The conversation over coffee stopped dead when the cell phone on the table pinged with an incoming text message. My friend dived for the phone with a smile of apology. She couldn't not grab the phone. "It's like a drug," she shrugged.
Close, but not quite. Text messages -- especially those sexy, flirtatious, seductive ones -- aren't like a drug. They are a drug.
Research has shown that a visual or audio cue signaling the arrival of a text message, email or Facebook status update sets off the same synaptic response as pulling the lever on a slot machine. It provokes the same squirt of dopamine setting up the same anticipatory high. Think Pavlov's dog salivating when the bell signals an incoming plate of food, only at an even more reptilian level.
If you're lobbing text messages back and forth with a romantic interest, you don't even need to enclose a photo of your penis (thank you, Anthony Weiner and Brett Favre, for those indelible images) to trigger an addictive response. The messages alone are calcifying the pleasure-reward system with every ping and pop, sending signals over the same neural network over and over and over again until the pathway is locked and loaded.

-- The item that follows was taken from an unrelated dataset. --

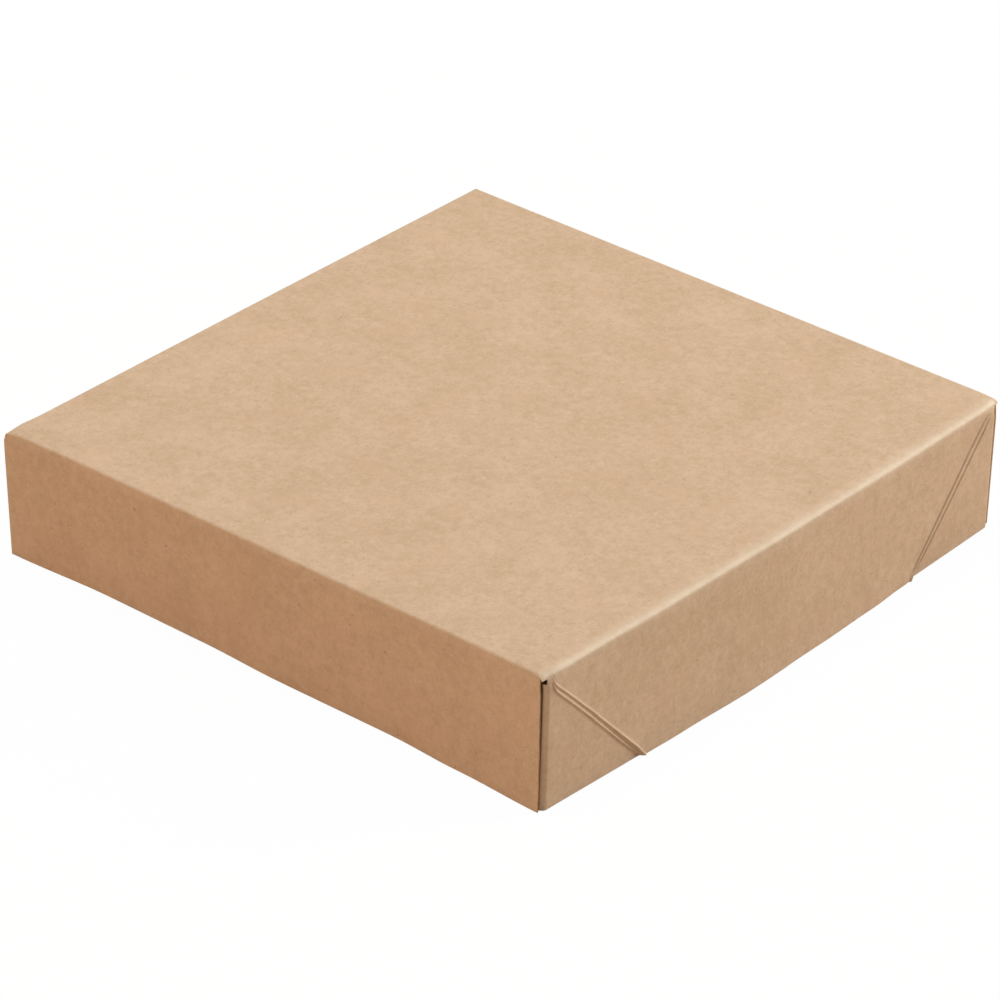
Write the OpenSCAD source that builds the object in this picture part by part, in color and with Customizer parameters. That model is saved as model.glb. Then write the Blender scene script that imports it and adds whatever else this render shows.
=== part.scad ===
// Shallow square carton with a lift-off lid, both folded from kraft board.
//
// Lid and tray are the same kind of blank: one sheet with a panel, four walls and
// four glue flaps. Two opposite walls are plain and run over the corners. The other
// two carry a flap at each end, which turns the corner behind the plain wall and is
// glued to its inside. A diagonal crease at each end of those walls lets the glued
// blank fold flat. The lid is as deep as the tray, so the shut box shows only the lid.
//
// At the lid's free rim the creased walls spring out: the middle of the wall leans
// about its fold, the triangle at each end turns out about its upright corner, and the
// two meet along the diagonal crease.
//
// Frame: origin on the table under the middle of the box, +Z up, plain walls at
// -Y and +Y, creased walls at -X and +X.

/* [Box] */
// Outside width of the lid at its top, across the creased walls
lid_w = 190; // [120:1:320]
// Outside length of the lid, across the plain walls
lid_d = 190; // [120:1:320]
// Depth of the lid, from its top to its rim
lid_h = 39; // [26:0.5:60]
// Height of the lid's rim above the table
rim_lift = 1; // [0.6:0.1:3]
// Gap on each side between the lid and the tray that it slides over
slip_gap = 1.4; // [0.5:0.1:2]
// Gap between the lid's ceiling and the tray's rim, which carries it
seat_gap = 0.3; // [0.2:0.05:0.6]
// How far the rim of each creased wall of the lid springs out
rim_spring = 2.4; // [0:0.1:4]

/* [Board] */
// Thickness of the board
board = 0.5; // [0.4:0.05:0.7]

/* [Folds] */
// Outside radius of the crisp folds at the foot of the plain walls
plain_fold = 0.9; // [0.8:0.05:1.5]
// Outside radius of the soft folds at the foot of the creased walls
soft_fold = 1.7; // [1.2:0.05:2.5]
// Outside radius of the upright folds at the corners
corner_fold = 1.9; // [1.6:0.05:3]

/* [Corners] */
// How far a plain wall stops short of the creased wall's outside
wall_stop = 0.4; // [0.2:0.1:1.5]
// Gap between a plain wall and the fold tucked behind its end
tuck_gap = 0.5; // [0.3:0.05:0.8]
// Height of the folded cap that closes each corner beside the panel
cap_h = 0.9; // [0.8:0.05:1.2]
// Height of the small hole that stays open between cap and corner fold
corner_hole = 1.2; // [0.8:0.1:2.5]
// Length of a glue flap
flap_len = 16; // [10:0.5:22]
// How much each end of a flap is cut back at its free edge
flap_taper = 3; // [1:0.5:5]
// How far a flap's edge stays below the rim
flap_drop = 1; // [0.5:0.1:3]

/* [Creases] */
// Angle between a diagonal crease and the upright corner of the box
crease_angle = 43; // [41:0.5:45]
// Distance between the two ridges of a diagonal crease
ridge_pitch = 1.9; // [1.6:0.1:3.2]
// Height of a ridge above the wall
ridge_rise = 0.35; // [0.2:0.05:0.5]

/* [Hidden] */
$fn = 64;
over = 1;                // overshoot of a cut past the face it leaves
lap = 0.05;              // overlap of two pieces of one sheet where they join
flap_reach = 2 * board + tuck_gap;
lid_top = rim_lift + lid_h;
tray_w = lid_w - 2 * (board + slip_gap);
tray_d = lid_d - 2 * (flap_reach + slip_gap);
tray_h = lid_top - board - seat_gap;

// Turn of a glue flap towards the plain wall, so that its free edge touches it
toe = asin((tuck_gap + lap) / flap_len);

// Angle by which a creased wall leans when its rim springs out by this much.
function lean_of(spring, h) = asin(spring / (h - soft_fold));

// Distance from the middle to where a creased wall starts to turn its corner.
function turn_y(d) = d / 2 - board - tuck_gap - corner_fold;

// Angle by which the end triangle of a leaning wall turns out about its corner.
function turn_of(lean) = asin(sin(lean) / tan(crease_angle));

// Distance from the middle to a creased wall's face, drawn on to the panel's plane.
// The depth is 0 for the outside of the wall and board for its inside.
function face_x(w, lean, depth) =
    w / 2 - soft_fold + (soft_fold * (1 - sin(lean)) - depth) / cos(lean);

// Distance from the middle to where a crease, drawn on, would cross the panel's plane.
function crease_y(d, lean) =
    turn_y(d) + corner_fold * tan(turn_of(lean) / 2) + soft_fold *
        (lean == 0
            ? tan(crease_angle)
            : (1 - (1 - sin(lean)) / cos(lean)) / tan(turn_of(lean)));

// How far the plane that halves a crease drifts along y for each step along x.
function crease_skew(lean) =
    lean == 0 ? 0 : (cos(lean) - cos(turn_of(lean))) / sin(turn_of(lean));

// Outline across two opposite walls and their panel, filled. x runs across, y up.
// The walls lean out by lean, and radius rounds the folds at their foot.
module wall_outline(width, height, radius, lean) {
    axis_x = width / 2 - radius;
    wall_x = axis_x + radius * cos(lean);
    wall_y = radius * (1 - sin(lean));
    rim_x = wall_x + (height - wall_y) * tan(lean);
    polygon([
        [-axis_x, 0], [axis_x, 0],
        [wall_x, wall_y], [rim_x, height],
        [-rim_x, height], [-wall_x, wall_y]
    ]);
    for (side = [-1, 1])
        translate([side * axis_x, radius]) circle(radius);
}

// Block between the plain walls and above the panel, shrunk by inset on every face.
// It stands taller than h, because the rim is cut later.
module plain_block(w, d, h, inset) {
    tall = h + over;
    translate([0, 0, inset])
        rotate([90, 0, 90])
            linear_extrude(w + 2 * tall, center = true)
                wall_outline(d - 2 * inset, tall, plain_fold - inset, 0);
}

// Block that the four walls and the panel enclose, shrunk by inset on every face.
module fold_block(w, d, h, lean, inset) {
    intersection() {
        plain_block(w, d, h, inset);
        translate([0, 0, inset])
            rotate([90, 0, 0])
                linear_extrude(d, center = true)
                    wall_outline(w - 2 * inset, h + over, soft_fold - inset, lean);
    }
}

// Space past the diagonal crease, up to where the corner in +X and +Y starts to turn.
module past_crease(w, d, h, lean) {
    slope = tan(crease_angle);
    skew = crease_skew(lean);
    top = 2 * h;
    multmatrix([
        [1, 0, 0, w / 2 - corner_fold],
        [skew, 1, 0, crease_y(d, lean) + skew * (w / 2 - corner_fold - face_x(w, lean, 0))],
        [0, 0, 1, 0]
    ])
        rotate([90, 0, 90])
            linear_extrude(h)
                polygon([
                    [turn_y(d) + lap - crease_y(d, lean), top],
                    [-top * slope, top],
                    [turn_y(d) + lap - crease_y(d, lean),
                        (crease_y(d, lean) - turn_y(d) - lap) / slope]
                ]);
}

// Panel and four walls, without the creased walls' end triangles and the corners.
module panel_and_walls(w, d, h, lean) {
    difference() {
        fold_block(w, d, h, lean, 0);
        fold_block(w, d, h, lean, board);
        for (sx = [0, 1], sy = [0, 1])
            mirror([sx, 0, 0]) mirror([0, sy, 0]) {
                past_crease(w, d, h, lean);
                translate([w / 2 - wall_stop, turn_y(d), cap_h])
                    cube([h, d, 2 * h]);
                intersection() {
                    plain_block(w, d, h, board);
                    translate([w / 2 - corner_fold, turn_y(d), cap_h])
                        cube([h, d, 2 * h]);
                }
            }
    }
}

// Plan of the strip that comes along a creased wall, turns the corner in +X and +Y
// and ends in the glue flap. Drawn about the axis of the corner fold. The strip comes
// in turned out by this angle, and both straight runs reach into the bend.
module strip_plan(run, turn) {
    reach = 2 * corner_fold;
    rotate(turn) translate([corner_fold - board, -run]) {
        square([board, run]);
        square([board - lap, run + lap]);
    }
    rotate(90 - toe) translate([corner_fold - board, 0]) {
        square([board, flap_len]);
        translate([0, -lap]) square([board - lap, flap_len]);
    }
    intersection() {
        difference() {
            circle(corner_fold);
            circle(corner_fold - board);
        }
        polygon([
            [0, 0],
            [reach * cos(turn), reach * sin(turn)],
            [reach, reach],
            [reach * sin(toe), reach * cos(toe)]
        ]);
    }
}

// End triangle of the creased wall, turned out about the corner in +X and +Y, with
// the upright corner fold and the glue flap, all of one strip.
module corner_strip(w, d, h, lean) {
    foot = cap_h + corner_hole;
    top = h - flap_drop;
    fold_x = w / 2 - corner_fold;
    intersection() {
        translate([fold_x, turn_y(d), 0])
            linear_extrude(h + over) strip_plan(2 * h, turn_of(lean));
        union() {
            translate([0, -lap, 0]) past_crease(w, d, h, lean);
            translate([fold_x, turn_y(d) - lap, foot])
                cube([2 * corner_fold, 2 * corner_fold, h]);
            translate([fold_x, d, 0])
                rotate([90, 0, 0])
                    linear_extrude(d)
                        polygon([
                            [lap, foot], [lap, top],
                            [-flap_len, top - flap_taper],
                            [-flap_len, foot + flap_taper]
                        ]);
        }
    }
}

// The two ridges of the crease that runs from the corner in +X and +Y down the wall.
// Their middle lines lie in the wall's inside face, raised there by sink.
module ridges(w, d, h, lean, radius, sink) {
    intersection() {
        translate([face_x(w, lean, board), crease_y(d, lean), 0])
            rotate([crease_angle, 0, 0])
                rotate([0, atan(tan(lean) * cos(crease_angle)), 0])
                linear_extrude(2 * h)
                    intersection() {
                        for (side = [-1, 1])
                            translate([0, side * ridge_pitch / 2]) circle(radius);
                        translate([sink, -h]) square(2 * h);
                    }
        translate([0, 0, soft_fold]) cube([w, turn_y(d) - lap, 2 * h]);
    }
}

// One box half, standing open on its panel.
module folded_half(w, d, h, spring) {
    lean = lean_of(spring, h);
    difference() {
        union() {
            panel_and_walls(w, d, h, lean);
            for (sx = [0, 1], sy = [0, 1])
                mirror([sx, 0, 0]) mirror([0, sy, 0]) {
                    corner_strip(w, d, h, lean);
                    ridges(w, d, h, lean, board + ridge_rise, lap);
                }
        }
        for (sx = [0, 1], sy = [0, 1])
            mirror([sx, 0, 0]) mirror([0, sy, 0])
                ridges(w, d, h, lean, ridge_rise, -lap);
        translate([-w, -d, h]) cube([2 * w, 2 * d, 2 * h]);
    }
}

module tray() {
    color([0.72, 0.58, 0.44]) folded_half(tray_w, tray_d, tray_h, 0);
}

module lid() {
    color([0.80, 0.67, 0.52])
        translate([0, 0, lid_top]) rotate([180, 0, 0])
            folded_half(lid_w, lid_d, lid_h, rim_spring);
}

tray();
lid();
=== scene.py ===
"""Shallow kraft board box with a full-depth lid: its looks, camera and light.

Lid and tray are each folded from a flat blank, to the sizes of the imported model.
"""

import math
from types import SimpleNamespace

import bmesh
import bpy
from mathutils import Matrix, Vector, noise


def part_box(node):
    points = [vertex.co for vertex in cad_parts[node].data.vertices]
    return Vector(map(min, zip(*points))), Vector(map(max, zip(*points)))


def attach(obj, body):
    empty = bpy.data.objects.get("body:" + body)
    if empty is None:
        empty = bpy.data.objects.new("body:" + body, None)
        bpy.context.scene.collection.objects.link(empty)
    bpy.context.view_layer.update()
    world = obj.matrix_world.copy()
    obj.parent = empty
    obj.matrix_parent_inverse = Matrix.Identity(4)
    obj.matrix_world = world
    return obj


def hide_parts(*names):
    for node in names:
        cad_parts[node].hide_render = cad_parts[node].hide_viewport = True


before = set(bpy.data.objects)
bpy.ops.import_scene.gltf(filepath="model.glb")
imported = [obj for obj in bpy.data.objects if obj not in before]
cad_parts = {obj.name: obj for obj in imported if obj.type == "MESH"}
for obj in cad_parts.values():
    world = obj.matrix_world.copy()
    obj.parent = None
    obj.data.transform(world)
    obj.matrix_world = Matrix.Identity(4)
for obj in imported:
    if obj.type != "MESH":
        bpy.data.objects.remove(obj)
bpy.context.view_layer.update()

MM = 0.001

# Board and folds, in metres
BOARD = 0.5 * MM            # thickness of the board
PLAIN_FOLD = 0.7 * MM       # outside radius where a plain wall meets the panel
SOFT_FOLD = 1.7 * MM        # outside radius where a creased wall meets the panel
CORNER_FOLD = 1.9 * MM      # outside radius of the upright folds
WALL_STOP = 0.4 * MM        # a plain wall ends this far short of the creased wall
TUCK_GAP = 0.5 * MM         # gap between a plain wall and the fold behind its end
CAP = 1.3 * MM              # height of the cap beside the panel's corner
CORNER_HOLE = 1.8 * MM      # height of the hole under the cap
HOLE_START = 1.2 * MM       # how far into the corner's bend the hole begins
FLAP_LENGTH = 16 * MM
FLAP_TAPER = 3 * MM
FLAP_DROP = 1 * MM
CREASE_ANGLE = math.radians(43)     # between a diagonal crease and the upright corner
RIDGE_RISE = 0.35 * MM      # height of a crease's ridges
GLUE_BITE = 0.05 * MM       # how far a flap's free edge reaches into its wall
QUARTER = math.pi / 2
FLAP_TURN = QUARTER - math.asin((TUCK_GAP + GLUE_BITE) / FLAP_LENGTH)

# Sizes that come from the frame
lid_low, lid_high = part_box("lid")
tray_low, tray_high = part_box("tray")
LID_SIZE = lid_high.y - lid_low.y
LID_DEPTH = lid_high.z - lid_low.z
TRAY_WIDTH = tray_high.x - tray_low.x - 2 * RIDGE_RISE
TRAY_LENGTH = tray_high.y - tray_low.y
TRAY_DEPTH = tray_high.z - tray_low.z


def smooth(value):
    """0 below 0, 1 above 1 and an even rise between."""
    value = min(max(value, 0.0), 1.0)
    return value * value * (3 - 2 * value)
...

And that, scientists tell us, is what addiction looks like at the biological level. You can get your shot of dopamine from pulling the slot machine handle or you can get it from snorting cocaine: Pick your poison. Gambling may be the legal choice and it probably kills you more slowly, but in a way it's more insidiously addictive. Anticipation is always more seductive than reality. Coffee never tastes as good as it smells.
So here's my concern for the Youth of America. Yeah, yeah, I know we adults are always worried about some scary new sexuality among people whose bodies are hotter than ours. But this isn't about sexting or hook-ups or any of the other X- or at least PG-13-rated pastimes the American adolescent conducts via electronic communication. This is about the electronic communication itself. The average teen texts thousands, even tens of thousands of times a month. That's a massive amount of neural traffic in that anticipation-response area of the brain. Despite recent researchindicating that teens aren't sexting as previously thought, I worry that they're doing it enough to take their malleable young brains, already subjected to everything from Red Bull to Ritalin, and cut some very dangerous grooves in them.
Not that sext addiction is exclusive to teens -- remember my friend at the coffee shop? If you already suffer from what I like to call Affection Deficit Disorder -- and I do mean suffer, as in your head pounds when you see His car or you get nauseous when you think about Her with another guy -- try an iHoliday. Disconnect text messaging for a week. Take the Facebook app off the smart phone for 30 days. Disable the email alert feature. See what happens. What's the worst possible outcome? You'll be 30 minutes behind the news curve if yet another politician or star athlete sends a picture of his equipment through the digital ether. You'll live. Probably better than you did before.